What a Jerk!! | Teen Ink

What a Jerk!!

May 30, 2011
By Dinosaur216 BRONZE, Austin, Texas
Dinosaur216 BRONZE, Austin, Texas
4 articles 0 photos 0 comments

Favorite Quote:
"In my world, everyone eats rainbows and poops butterflies!" -Horton Hears a Who
"Mr. Guy doin' dudes"-Taylor :p hahaha
"Labels are for jars"
"Don't confront me with my failures. I have not forgotten them."
"Doesn't matter if you're a boy or girl,


When I was a little girl, innocent and bright-eyed, my parents divorced. This was the first and most prominent scar in my life, although I didn’t entirely understand what was happening at the time. My mendacious father swore he’d visit me all the time, no matter what, and insisted I be strong for him, as if he’d given me a reason to do anything for him. He kept his promise for a grand-total of 2 weeks after moving out, calling when he got off work and taking me on diminutive weekend adventures, which were as epic and wonderful to me as tree-stars were to Littlefoot in The Land Before Time. Clearly it was only a matter of time before the phone calls diminished to five-minute small talk and our visits were as rare as snow in Texas.

Then, one sundrenched Friday afternoon, I heard the chiming of the phone from the kitchen. Flinging my prized Barbie to the floor, I ran towards the noise, craving the sound of my daddy’s voice, sonorous and supposedly loving, on the other line. “Hello?” I squeaked with anticipation into the receiver, my last drops of hope icicles liquefying in the scolding sun.

“Hi, baby girl!” My wish had come true! My heart overflowed with bliss as he weaved intricate lies and false hope in my mind. We hung up and I bounced with joy, proudly announcing my plans for the next evening to Mommy. “Daddy’s coming! Daddy’s coming!” I sang, as visions of Putt-Putt Mini Golf and strawberry ice cream at Zilker Park flitted through my head. I scrambled into bed and tried to settle my nerves. The faster I fell asleep the sooner my beloved and “munificent” stranger would be here. At long last, I drifted to sleep, only to be brusquely awoken by the sensationally sweet smell of warm buttermilk pancakes, what seemed to be only a few minutes later. I devoured my breakfast and endeavored to think of something, anything, to occupy my time until Daddy got there. I played with my kitties, transformed my closet into a space shuttle, baked cookies in my Easy-Bake Oven. I played with nearly all my toys that day, attempting to distract myself. Finally, six-o’-clock rolled around and I bounded out the front door, gripping a sticky red Popsicle in my tiny hands, to wait for the much anticipated guest-of-honor. I plopped onto the pavement and tried to be patient.

By six-thirty, my Popsicle was just a drippy stick, so I found some crumbly chalk to scribble with. By seven, it was too shadowy to draw anymore, so I just sat. I sat and watched the headlights of each passing car, hoping one would slowly swerve into our driveway. I sat and suffered through every flicker of optimism my adolescence had given me disintegrating. I sat and waited.

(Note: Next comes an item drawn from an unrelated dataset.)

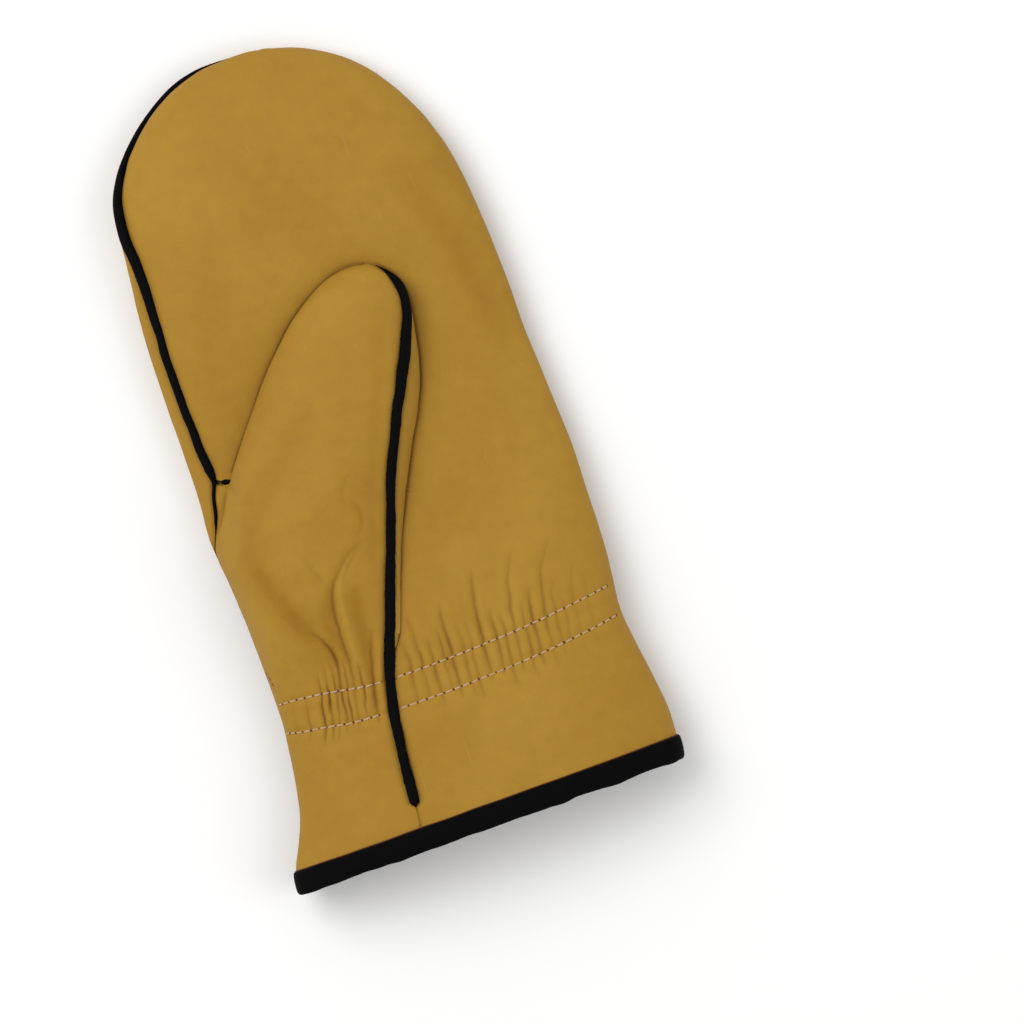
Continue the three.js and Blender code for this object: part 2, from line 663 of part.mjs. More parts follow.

Nine-o’-clock came and he still wasn’t there. Mommy lingered in the doorway, watching before carrying me inside for chilled milk and fresh, melt-in-your-mouth brownies, a bite of comfort to restore my broken heart. I tried to veil my tears from her as I scrutinized one last car, glimmering and cruel, dashing by.

I kept hoping he’d call and apologize and reschedule for a long while after that night, but he never did. In fact, after that day, we never talked again. His fabrications were just clever ways to help him pretend that he was needed, that his actions had an effect on someone. However, I realized as I grew older that I may have thought I needed him as a juvenile child but what I needed was a real father.